If laissez-faire economists sincerely desire to turn around a sinking ship of economic growth and development to prevent its destruction, they must pause momentarily to consider LDCs’ existing education programs by taking a more critical and thorough look at their vision and mission statements. When they do this with great intentionality, prudence, and patience, economists will recognize that the 4Ps Portfolios they create, implement, and monitor in the human factor-based transformational development education programs will bring LDCs closer to their desired destinations and transform them into agents of economic growth and development—a people who successfully transmogrify acquired knowledge into wisdom through understanding.

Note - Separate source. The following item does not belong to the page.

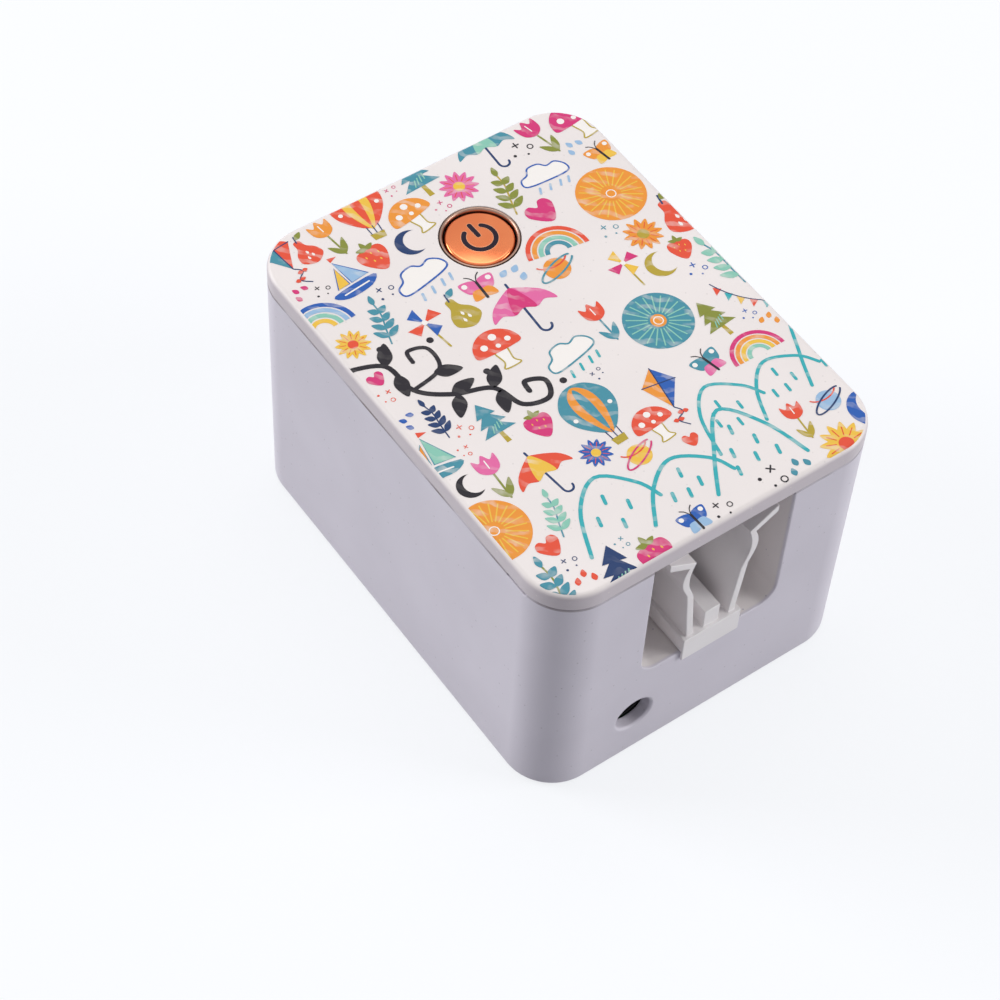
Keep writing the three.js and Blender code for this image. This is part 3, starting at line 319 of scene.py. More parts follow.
def product(first, *others):
    for other in others:
        first = reckon("MULTIPLY", first, other)
    return first


def below(value, limit, spread):
    """One under a limit in millimetres, nought above it, with a soft step of that spread; above() is its reverse."""
    return levels(value, 1.0, 0.0, (limit - spread) * MM, limit * MM)


def above(value, limit, spread):
    return levels(value, 0.0, 1.0, (limit - spread) * MM, limit * MM)


# How far the painted warm bounce light of the chamber and slot reaches, and where the painted shade lies along the
# seam
INSIDE_HALF_WIDTH, INSIDE_HALF_LENGTH, INSIDE_FLOOR, INSIDE_TOP = 17.8, 36.3, 15.0, 42.4
SEAM_SHADE_LOW, SEAM_SHADE_HIGH, SEAM_SHADE_HALF_LENGTH = 42.42, 42.63, 36.56


def shell_with_painted_light(place, colour):
    """Painted light on the housing: warmer and paler in the chamber and slot as a painted warm bounce light, and
    darker along the lid's seam as a painted shade.
    """
    x, y, height = add(place, "SeparateXYZ", {"Vector": place}).outputs
    x, y = reckon("ABSOLUTE", x), reckon("ABSOLUTE", y)
    # Painted warm bounce light: the walls of the chamber and slot are paler and warmer
    inside = product(below(x, INSIDE_HALF_WIDTH, 0.2), below(y, INSIDE_HALF_LENGTH, 0.4),
                     below(height, INSIDE_TOP, 0.2), above(height, INSIDE_FLOOR, 0.5))
    colour = blend(inside, colour, linear("#EAE4E4"))
    # Painted shade in the seam under the lid, darker in patches along its length
    painted_seam_shade = product(above(height, SEAM_SHADE_LOW, 0.12), below(height, SEAM_SHADE_HIGH, 0.02),
                   below(y, SEAM_SHADE_HALF_LENGTH, 0.03), levels(noise(place, 9), 0.15, 0.9, 0.35, 0.65))
    return blend(painted_seam_shade, colour, linear("#766A6D"))


def bare_rim(place, colour):
    """The printed cream ground ends where the lid's edge rounds over; the rim below is the bare shell plastic."""
    height = add(place, "SeparateXYZ", {"Vector": place}).outputs["Z"]
    return blend(below(height, LID_TOP - 0.12, 0.5), colour, linear("#D0C7CD"))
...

As laissez-faire economists with principle-centered minds and hearts there is hope that we can succeed at resolving the problems LDCs face as we work together with them to make their social institutions more functional and efficient over time. One of the greatest challenges, however, is determining whether or not we are sincerely willing to work hand-in-hand on this journey with each other and the recipients of our gesture. This kind of collaboration has been understood and spoken about by great political leaders and others from diverse spheres of human endeavor, such as Mr. Lee Kuan Yew, Nelson Mandela, Mahatma Gandhi, Mother Teresa, and many others. As these great leaders have attested, regardless what we decide to do, it is important we always remember that the effectiveness we experience in the functioning of any cherished social institutions is a direct outcome of the positive quality of our individual and combined human factor qualities.